Dijkverzwaring in twee etappes
Oorspronkelijk zou de Oosterscheldekering een gesloten dam worden, net als de Grevelingen. Het werd politiek gezien een heet hangijzer. In de jaren ’70 werd een gewijzigd voorstel aangenomen waardoor de Oosterschelde in open verbinding met de Noordzee zou blijven. De bouw van de kering vertraagde en werd uiteindelijk pas in 1986 voltooid. Men vreesde voor de oude zeedijken van voor 1953 – zouden die het wel houden als het tij nog langer vrij spel zou hebben? Van Liere: ‘Het is ook echt wel eens spannend geweest. Na een zware storm vonden we af en toe het vloedmerk aan de binnenkant van de dijk: het water was dus over de dijk geslagen.’

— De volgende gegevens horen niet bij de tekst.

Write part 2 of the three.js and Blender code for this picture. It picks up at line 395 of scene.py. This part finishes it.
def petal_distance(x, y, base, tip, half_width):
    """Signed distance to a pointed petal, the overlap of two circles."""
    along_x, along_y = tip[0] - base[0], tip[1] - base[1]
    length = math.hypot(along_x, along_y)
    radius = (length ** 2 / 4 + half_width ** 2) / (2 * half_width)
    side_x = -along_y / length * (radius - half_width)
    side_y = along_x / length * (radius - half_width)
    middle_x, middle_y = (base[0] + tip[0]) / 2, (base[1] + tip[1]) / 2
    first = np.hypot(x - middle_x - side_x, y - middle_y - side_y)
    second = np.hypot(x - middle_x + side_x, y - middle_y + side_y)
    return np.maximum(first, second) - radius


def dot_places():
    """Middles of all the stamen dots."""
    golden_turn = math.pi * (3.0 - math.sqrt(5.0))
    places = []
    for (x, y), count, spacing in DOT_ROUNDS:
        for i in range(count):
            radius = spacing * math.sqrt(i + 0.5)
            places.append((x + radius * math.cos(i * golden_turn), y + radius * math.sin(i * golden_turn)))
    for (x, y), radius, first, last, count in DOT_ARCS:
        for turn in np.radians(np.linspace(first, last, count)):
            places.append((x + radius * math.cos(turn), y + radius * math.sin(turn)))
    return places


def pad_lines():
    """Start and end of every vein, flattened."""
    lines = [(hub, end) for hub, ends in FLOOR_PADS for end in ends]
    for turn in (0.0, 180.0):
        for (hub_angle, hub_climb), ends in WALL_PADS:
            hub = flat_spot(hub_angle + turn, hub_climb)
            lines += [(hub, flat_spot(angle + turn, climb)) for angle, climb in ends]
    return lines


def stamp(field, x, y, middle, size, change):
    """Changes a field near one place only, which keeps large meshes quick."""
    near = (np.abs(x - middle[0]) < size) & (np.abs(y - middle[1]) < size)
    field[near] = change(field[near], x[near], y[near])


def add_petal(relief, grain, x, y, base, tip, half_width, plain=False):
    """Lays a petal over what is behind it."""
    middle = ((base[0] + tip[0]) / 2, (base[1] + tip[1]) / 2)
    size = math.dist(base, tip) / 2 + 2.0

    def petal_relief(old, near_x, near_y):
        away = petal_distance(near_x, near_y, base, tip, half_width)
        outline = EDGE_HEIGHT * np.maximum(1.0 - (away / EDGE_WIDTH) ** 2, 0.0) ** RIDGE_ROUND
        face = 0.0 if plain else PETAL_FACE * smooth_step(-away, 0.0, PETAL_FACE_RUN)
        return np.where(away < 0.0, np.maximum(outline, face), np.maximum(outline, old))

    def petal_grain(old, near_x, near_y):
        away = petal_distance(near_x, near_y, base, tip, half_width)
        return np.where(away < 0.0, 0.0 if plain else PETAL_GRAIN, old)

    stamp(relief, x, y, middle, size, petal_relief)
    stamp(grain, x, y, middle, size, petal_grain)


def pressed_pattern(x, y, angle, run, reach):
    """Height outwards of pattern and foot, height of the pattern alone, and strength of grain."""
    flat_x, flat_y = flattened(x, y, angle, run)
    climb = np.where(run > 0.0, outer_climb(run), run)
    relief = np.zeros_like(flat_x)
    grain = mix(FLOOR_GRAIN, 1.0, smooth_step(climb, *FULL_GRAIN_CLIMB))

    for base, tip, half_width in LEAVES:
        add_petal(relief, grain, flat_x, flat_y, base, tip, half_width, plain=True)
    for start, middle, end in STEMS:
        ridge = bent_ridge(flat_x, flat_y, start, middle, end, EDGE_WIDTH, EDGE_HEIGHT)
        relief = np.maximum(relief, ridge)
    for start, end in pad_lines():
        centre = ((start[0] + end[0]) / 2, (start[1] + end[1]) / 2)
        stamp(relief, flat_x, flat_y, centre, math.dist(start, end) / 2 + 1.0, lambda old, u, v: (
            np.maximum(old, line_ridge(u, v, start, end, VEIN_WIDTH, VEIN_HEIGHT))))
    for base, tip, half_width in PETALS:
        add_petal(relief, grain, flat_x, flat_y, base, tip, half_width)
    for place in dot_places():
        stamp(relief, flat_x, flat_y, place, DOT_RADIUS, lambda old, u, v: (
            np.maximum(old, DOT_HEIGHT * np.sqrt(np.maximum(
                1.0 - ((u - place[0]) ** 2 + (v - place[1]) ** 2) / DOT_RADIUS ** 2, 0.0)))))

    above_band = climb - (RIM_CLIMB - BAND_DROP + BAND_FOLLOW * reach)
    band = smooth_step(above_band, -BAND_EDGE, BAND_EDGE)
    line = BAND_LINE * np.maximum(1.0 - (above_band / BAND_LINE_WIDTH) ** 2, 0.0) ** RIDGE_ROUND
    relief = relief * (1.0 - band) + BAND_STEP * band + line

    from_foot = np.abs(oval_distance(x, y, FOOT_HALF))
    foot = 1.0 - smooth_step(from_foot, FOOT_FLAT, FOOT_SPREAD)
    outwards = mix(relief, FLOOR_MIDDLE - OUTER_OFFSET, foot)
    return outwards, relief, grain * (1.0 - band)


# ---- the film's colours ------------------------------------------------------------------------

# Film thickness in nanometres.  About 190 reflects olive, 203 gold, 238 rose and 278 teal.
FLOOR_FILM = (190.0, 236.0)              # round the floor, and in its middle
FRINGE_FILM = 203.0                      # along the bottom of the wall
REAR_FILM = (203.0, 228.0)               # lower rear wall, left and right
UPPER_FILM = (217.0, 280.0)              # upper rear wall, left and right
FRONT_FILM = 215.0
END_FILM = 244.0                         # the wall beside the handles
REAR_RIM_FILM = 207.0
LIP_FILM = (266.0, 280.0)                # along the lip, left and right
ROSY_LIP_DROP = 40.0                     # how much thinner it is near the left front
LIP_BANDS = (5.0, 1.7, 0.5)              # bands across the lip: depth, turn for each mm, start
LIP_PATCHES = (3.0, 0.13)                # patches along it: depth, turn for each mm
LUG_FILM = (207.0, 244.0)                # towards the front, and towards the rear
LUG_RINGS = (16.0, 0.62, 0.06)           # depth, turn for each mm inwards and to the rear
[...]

Om droge voeten te houden werd de dijk in 1980 verhoogd. Een deel van de achterliggende polder werd daartoe in beslag genomen en ook de keet van de kantonniers moest wijken. De historische Muraltmuurtjes – ooit bedoeld om het land te beschermen – verdwenen onder een laag zand en klei. Het Dijkhuisje bleef staan en ‘verplaatste’ daardoor van de kruin van de dijk naar de huidige locatie: midden in de dijk. Later werd de glooiing van de dijk – ook niet stevig genoeg – nog eens aangepakt. Dijkwerkers van Rijkswaterstaat en het waterschap werkten daar eensgezind aan mee.

In 1986, toen de Oosterscheldekering in gebruik werd genomen, stopte de bedrijvigheid in het Dijkhuisje. Van Liere bleef tot na zijn pensioen in 2004 betrokken bij de dijken van Noord-Beveland – in 2010 zette hij pas echt een punt achter tientallen jaren werk. Decennia waar ongelofelijk veel veranderd is: van peilbootjes, handmatig dijken repareren en kantonniers zonder vaste telefoon, naar de digitale tijd vol mechanisatie met een minimale buitenwacht. En toch blijft ook in deze tijd een vraagstuk als waterveiligheid minstens zo actueel als 50 jaar geleden.